BRIEF: In the listing below, find the line containing "group([port_tray()] + hinge_lugs().Solids))" and the line containing "obj.matrix_world = world". Repeat exactly those two lines and every line between them, nothing more.

Source records:
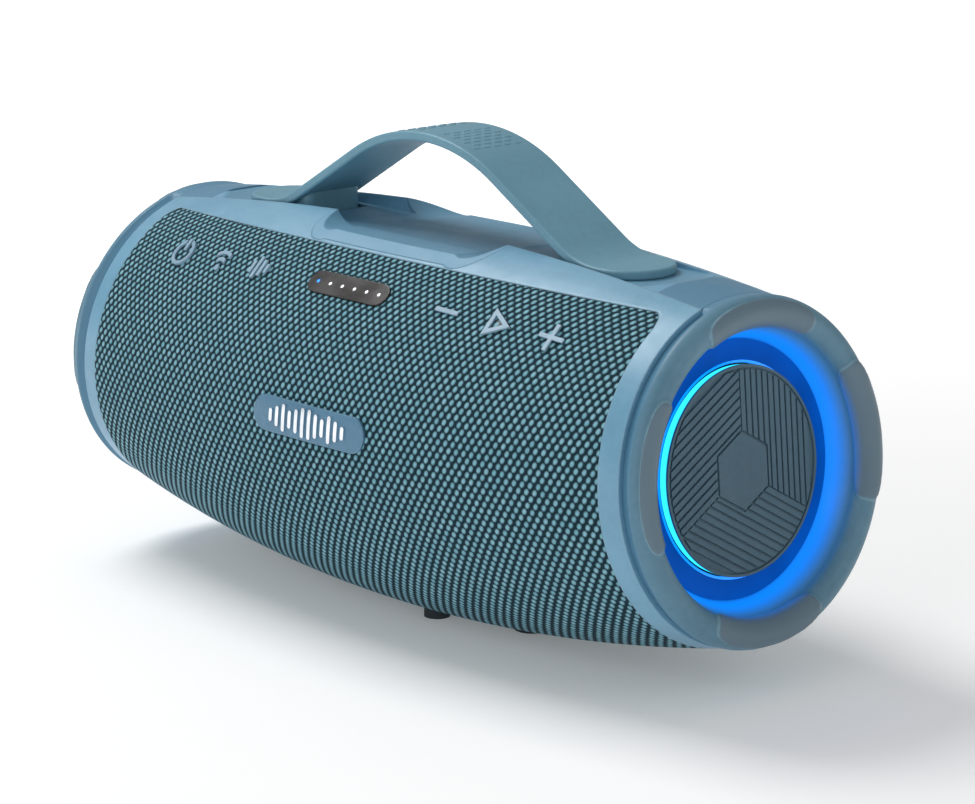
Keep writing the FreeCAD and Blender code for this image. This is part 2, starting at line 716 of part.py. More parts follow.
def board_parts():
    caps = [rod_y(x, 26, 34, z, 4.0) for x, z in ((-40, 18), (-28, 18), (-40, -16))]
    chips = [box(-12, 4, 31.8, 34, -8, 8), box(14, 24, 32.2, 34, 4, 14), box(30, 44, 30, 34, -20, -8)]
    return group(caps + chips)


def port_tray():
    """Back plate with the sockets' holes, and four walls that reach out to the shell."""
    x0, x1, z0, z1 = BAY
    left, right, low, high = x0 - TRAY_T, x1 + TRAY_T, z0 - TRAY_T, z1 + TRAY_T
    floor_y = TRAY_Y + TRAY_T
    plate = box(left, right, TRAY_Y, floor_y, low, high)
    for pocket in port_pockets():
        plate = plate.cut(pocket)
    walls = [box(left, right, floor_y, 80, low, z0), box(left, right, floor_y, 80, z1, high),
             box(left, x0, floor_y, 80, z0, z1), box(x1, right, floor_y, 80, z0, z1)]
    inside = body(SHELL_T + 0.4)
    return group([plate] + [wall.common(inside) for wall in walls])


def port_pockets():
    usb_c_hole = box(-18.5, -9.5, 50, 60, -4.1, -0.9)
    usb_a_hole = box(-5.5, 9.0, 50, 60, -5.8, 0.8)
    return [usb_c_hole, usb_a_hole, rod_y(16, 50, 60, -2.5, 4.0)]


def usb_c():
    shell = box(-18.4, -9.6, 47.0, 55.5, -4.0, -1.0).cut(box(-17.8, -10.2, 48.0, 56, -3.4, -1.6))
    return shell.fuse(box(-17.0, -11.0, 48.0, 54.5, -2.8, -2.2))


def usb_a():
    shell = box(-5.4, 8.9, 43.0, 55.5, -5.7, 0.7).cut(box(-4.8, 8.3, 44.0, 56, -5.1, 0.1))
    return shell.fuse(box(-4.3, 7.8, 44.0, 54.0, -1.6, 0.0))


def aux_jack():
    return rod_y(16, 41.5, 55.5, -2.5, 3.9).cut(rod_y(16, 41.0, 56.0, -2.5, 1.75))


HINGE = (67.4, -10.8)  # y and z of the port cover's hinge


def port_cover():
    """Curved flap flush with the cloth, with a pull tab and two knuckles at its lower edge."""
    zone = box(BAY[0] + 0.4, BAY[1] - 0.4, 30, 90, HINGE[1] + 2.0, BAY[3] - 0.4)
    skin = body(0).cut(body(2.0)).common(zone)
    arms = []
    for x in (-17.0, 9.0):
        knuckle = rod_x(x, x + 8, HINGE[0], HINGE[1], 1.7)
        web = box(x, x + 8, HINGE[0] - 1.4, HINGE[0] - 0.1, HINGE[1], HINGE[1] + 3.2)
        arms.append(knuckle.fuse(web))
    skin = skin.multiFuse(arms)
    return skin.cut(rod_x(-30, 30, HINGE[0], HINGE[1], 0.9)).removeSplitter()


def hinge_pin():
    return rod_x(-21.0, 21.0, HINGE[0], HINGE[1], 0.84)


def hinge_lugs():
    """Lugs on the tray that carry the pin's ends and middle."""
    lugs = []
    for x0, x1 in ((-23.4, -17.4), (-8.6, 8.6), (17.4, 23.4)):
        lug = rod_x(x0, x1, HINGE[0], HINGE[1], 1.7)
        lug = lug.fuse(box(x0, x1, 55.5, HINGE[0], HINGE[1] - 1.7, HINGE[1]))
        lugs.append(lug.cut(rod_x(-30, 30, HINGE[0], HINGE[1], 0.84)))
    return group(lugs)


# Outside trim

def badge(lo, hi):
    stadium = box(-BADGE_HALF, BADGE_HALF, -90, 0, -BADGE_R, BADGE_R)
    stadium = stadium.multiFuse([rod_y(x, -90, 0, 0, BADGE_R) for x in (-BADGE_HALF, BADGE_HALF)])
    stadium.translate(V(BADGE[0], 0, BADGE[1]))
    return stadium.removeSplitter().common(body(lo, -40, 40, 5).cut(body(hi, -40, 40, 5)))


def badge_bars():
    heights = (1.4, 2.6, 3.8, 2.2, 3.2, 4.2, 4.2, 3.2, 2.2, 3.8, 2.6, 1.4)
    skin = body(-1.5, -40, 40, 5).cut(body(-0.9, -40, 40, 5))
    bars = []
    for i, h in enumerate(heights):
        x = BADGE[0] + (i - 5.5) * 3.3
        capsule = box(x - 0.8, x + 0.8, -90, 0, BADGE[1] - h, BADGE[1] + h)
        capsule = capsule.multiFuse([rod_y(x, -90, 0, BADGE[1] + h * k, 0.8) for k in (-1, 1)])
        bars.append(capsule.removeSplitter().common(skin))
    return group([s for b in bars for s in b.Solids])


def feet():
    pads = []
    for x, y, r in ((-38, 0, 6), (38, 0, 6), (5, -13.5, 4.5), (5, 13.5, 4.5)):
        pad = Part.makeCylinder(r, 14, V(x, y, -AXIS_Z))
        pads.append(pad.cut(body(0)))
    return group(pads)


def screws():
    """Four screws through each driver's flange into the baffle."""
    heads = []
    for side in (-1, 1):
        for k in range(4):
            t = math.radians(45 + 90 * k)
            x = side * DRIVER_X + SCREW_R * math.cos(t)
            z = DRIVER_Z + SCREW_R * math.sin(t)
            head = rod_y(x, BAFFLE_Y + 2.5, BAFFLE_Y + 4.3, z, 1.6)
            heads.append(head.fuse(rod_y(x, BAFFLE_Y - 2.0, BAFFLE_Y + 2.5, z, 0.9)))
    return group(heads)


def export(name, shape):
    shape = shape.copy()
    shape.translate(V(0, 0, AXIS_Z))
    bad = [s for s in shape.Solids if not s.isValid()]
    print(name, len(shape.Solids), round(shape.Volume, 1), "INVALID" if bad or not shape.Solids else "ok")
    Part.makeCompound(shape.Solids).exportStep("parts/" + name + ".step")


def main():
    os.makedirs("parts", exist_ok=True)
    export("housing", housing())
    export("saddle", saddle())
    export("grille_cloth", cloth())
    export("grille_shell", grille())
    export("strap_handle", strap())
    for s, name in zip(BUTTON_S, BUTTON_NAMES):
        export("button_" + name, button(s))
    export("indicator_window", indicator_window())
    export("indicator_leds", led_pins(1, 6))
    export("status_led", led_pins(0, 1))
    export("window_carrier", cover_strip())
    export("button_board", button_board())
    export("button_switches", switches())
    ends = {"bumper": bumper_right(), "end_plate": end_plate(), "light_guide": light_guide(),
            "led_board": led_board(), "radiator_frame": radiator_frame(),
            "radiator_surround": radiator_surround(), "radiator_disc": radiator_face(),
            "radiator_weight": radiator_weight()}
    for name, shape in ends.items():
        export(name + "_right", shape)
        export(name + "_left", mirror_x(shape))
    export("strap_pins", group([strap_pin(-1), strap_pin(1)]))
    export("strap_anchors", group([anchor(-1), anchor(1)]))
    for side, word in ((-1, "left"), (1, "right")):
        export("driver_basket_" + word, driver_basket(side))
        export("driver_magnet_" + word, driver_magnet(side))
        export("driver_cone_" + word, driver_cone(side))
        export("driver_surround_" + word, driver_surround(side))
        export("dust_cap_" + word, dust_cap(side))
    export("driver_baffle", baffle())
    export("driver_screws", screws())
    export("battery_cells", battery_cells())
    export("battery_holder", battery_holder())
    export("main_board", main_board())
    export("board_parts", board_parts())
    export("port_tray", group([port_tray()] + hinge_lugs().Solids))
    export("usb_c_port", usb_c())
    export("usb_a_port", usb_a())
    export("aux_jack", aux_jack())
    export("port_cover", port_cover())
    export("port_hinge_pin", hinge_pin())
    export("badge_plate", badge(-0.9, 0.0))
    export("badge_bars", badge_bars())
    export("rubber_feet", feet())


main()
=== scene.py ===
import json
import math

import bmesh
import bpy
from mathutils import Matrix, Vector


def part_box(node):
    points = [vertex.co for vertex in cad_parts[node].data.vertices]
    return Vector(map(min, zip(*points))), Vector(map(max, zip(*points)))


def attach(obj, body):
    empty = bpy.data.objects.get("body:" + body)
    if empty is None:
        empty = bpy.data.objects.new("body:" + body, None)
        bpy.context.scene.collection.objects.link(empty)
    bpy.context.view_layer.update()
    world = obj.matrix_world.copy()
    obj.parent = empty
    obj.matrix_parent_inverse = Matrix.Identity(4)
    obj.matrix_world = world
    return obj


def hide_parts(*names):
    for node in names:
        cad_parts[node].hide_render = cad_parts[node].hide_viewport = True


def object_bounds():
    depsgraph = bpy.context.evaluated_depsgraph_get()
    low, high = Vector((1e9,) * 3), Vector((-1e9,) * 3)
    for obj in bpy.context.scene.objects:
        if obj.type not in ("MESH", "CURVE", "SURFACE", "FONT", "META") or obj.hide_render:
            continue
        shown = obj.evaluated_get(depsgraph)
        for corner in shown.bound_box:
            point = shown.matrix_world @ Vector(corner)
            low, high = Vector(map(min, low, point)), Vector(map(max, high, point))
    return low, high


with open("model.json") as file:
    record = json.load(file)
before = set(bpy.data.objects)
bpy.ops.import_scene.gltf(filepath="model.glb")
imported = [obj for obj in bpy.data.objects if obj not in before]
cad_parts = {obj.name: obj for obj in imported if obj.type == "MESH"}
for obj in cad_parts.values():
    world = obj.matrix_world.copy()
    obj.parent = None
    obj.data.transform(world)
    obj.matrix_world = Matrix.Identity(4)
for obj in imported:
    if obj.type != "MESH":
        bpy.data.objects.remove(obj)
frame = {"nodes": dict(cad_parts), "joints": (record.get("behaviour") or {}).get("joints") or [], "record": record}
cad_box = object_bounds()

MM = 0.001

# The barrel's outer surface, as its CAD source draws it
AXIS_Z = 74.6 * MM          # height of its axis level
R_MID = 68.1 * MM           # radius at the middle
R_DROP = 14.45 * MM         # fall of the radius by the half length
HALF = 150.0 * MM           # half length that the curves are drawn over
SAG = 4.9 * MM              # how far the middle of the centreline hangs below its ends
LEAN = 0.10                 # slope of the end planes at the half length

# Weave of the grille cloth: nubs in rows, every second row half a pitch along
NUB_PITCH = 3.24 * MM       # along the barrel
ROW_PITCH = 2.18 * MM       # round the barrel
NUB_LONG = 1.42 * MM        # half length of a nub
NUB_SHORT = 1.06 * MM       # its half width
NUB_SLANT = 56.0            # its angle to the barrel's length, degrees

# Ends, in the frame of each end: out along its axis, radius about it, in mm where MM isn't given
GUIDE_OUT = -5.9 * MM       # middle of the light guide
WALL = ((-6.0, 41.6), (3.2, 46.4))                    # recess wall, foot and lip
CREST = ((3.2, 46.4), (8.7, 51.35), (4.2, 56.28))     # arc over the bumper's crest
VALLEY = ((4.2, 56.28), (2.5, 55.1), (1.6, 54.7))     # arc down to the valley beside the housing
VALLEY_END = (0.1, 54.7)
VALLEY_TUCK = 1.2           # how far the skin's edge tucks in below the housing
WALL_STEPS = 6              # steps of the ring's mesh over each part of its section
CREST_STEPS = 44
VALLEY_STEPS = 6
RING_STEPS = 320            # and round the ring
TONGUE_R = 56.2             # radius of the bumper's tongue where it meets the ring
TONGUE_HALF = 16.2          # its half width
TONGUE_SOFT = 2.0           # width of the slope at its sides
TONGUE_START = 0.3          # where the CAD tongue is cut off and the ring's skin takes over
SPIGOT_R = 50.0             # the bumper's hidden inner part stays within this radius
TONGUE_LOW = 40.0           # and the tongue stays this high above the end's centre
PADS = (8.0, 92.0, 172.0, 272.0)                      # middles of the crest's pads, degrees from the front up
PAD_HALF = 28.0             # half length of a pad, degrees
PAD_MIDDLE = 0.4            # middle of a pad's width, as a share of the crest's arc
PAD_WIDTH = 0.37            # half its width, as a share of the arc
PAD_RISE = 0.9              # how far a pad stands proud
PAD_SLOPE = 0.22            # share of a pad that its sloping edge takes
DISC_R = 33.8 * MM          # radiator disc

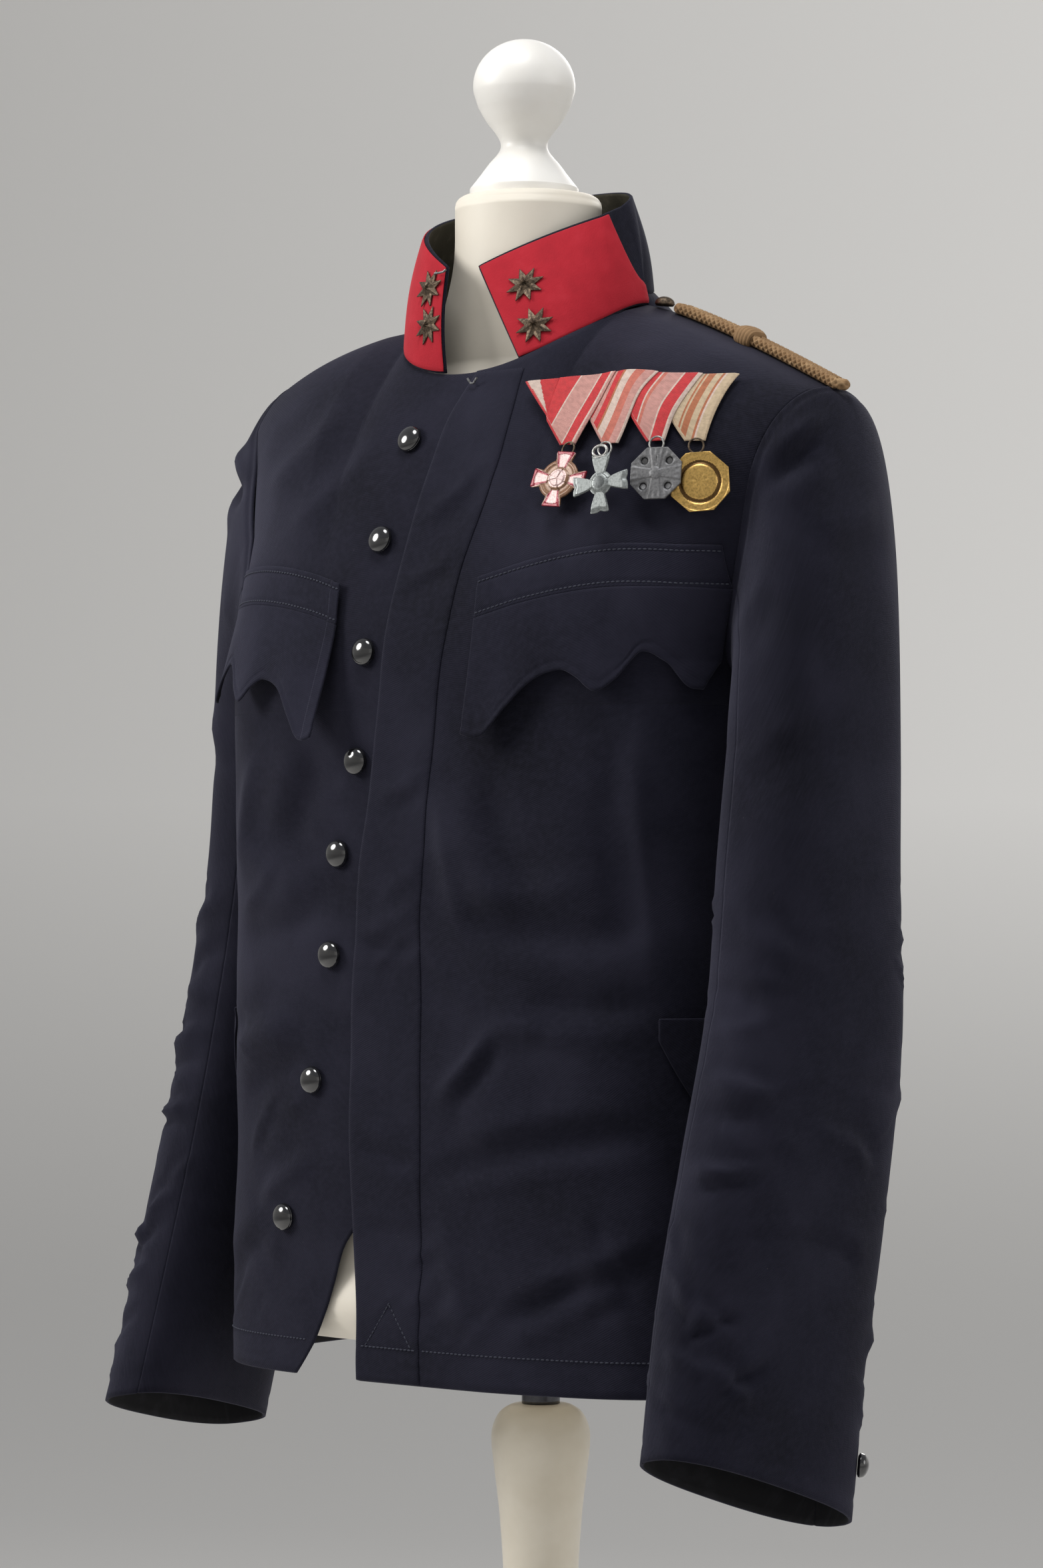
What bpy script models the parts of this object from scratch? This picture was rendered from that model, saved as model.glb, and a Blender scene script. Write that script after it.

RESPONSE FOR THIS EXERCISE:
    export("port_tray", group([port_tray()] + hinge_lugs().Solids))
    export("usb_c_port", usb_c())
    export("usb_a_port", usb_a())
    export("aux_jack", aux_jack())
    export("port_cover", port_cover())
    export("port_hinge_pin", hinge_pin())
    export("badge_plate", badge(-0.9, 0.0))
    export("badge_bars", badge_bars())
    export("rubber_feet", feet())


main()
=== scene.py ===
import json
import math

import bmesh
import bpy
from mathutils import Matrix, Vector


def part_box(node):
    points = [vertex.co for vertex in cad_parts[node].data.vertices]
    return Vector(map(min, zip(*points))), Vector(map(max, zip(*points)))


def attach(obj, body):
    empty = bpy.data.objects.get("body:" + body)
    if empty is None:
        empty = bpy.data.objects.new("body:" + body, None)
        bpy.context.scene.collection.objects.link(empty)
    bpy.context.view_layer.update()
    world = obj.matrix_world.copy()
    obj.parent = empty
    obj.matrix_parent_inverse = Matrix.Identity(4)
    obj.matrix_world = world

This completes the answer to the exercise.